* start Data segment *
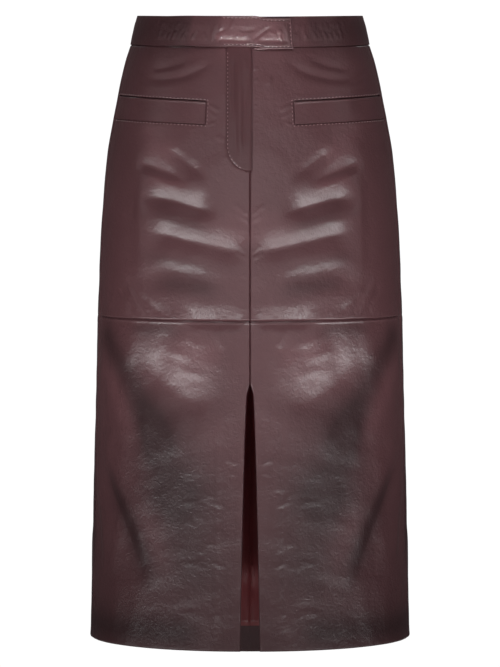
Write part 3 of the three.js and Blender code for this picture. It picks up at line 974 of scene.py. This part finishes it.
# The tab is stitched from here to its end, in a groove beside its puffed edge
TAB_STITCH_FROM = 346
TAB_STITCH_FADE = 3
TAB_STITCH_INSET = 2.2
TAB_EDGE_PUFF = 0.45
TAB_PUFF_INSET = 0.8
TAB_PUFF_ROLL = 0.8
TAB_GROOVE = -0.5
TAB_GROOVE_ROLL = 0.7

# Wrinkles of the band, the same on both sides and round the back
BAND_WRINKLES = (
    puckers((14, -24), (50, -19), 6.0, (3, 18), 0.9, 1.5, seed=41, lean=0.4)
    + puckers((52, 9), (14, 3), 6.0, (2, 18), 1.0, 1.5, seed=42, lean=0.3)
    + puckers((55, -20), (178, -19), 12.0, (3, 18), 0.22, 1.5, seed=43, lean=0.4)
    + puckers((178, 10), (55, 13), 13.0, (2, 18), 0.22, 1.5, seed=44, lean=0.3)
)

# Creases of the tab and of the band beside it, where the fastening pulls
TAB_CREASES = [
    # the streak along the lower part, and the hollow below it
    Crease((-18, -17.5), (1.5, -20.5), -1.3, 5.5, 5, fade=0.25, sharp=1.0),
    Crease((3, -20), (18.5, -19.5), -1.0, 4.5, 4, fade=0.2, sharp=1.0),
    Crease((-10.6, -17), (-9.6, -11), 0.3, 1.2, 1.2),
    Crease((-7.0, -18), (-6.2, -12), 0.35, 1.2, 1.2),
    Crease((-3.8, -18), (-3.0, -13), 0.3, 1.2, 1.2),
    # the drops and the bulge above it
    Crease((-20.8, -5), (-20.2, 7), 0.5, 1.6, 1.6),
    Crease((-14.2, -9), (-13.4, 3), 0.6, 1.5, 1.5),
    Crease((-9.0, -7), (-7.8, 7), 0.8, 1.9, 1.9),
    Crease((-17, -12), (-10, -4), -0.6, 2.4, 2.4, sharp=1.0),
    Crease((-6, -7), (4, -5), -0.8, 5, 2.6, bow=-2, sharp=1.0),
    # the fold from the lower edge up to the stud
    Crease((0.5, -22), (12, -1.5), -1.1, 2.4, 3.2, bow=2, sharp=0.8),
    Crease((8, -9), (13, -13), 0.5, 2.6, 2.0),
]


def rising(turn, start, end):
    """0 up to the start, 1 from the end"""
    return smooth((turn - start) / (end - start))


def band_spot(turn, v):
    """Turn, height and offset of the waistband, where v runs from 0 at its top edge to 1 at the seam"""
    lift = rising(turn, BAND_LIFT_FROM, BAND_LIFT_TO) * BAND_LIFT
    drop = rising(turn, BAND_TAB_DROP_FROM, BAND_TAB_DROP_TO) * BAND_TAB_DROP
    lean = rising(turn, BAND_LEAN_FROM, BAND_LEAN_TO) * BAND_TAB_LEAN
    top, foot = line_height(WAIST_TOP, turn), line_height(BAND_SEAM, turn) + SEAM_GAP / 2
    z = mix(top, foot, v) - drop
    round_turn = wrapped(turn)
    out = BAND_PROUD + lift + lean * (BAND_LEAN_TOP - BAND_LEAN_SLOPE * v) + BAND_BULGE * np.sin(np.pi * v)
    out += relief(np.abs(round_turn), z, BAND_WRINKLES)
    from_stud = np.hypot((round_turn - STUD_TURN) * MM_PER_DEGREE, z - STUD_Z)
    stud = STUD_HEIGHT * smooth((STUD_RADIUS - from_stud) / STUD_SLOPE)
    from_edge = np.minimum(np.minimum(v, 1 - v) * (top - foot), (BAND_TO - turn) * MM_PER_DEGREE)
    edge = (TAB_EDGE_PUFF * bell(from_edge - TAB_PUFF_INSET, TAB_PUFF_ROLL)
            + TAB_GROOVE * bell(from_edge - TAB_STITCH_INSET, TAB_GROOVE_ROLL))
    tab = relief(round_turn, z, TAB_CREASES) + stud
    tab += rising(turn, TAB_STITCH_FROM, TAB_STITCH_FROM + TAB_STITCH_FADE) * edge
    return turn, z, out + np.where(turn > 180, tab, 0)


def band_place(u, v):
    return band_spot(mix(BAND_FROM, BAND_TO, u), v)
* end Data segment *
## What to work on
Which lines above hold the word "part"? Copy each of them.

## Output of the exercise
Write part 3 of the three.js and Blender code for this picture. It picks up at line 974 of scene.py. This part finishes it.
    # the streak along the lower part, and the hollow below it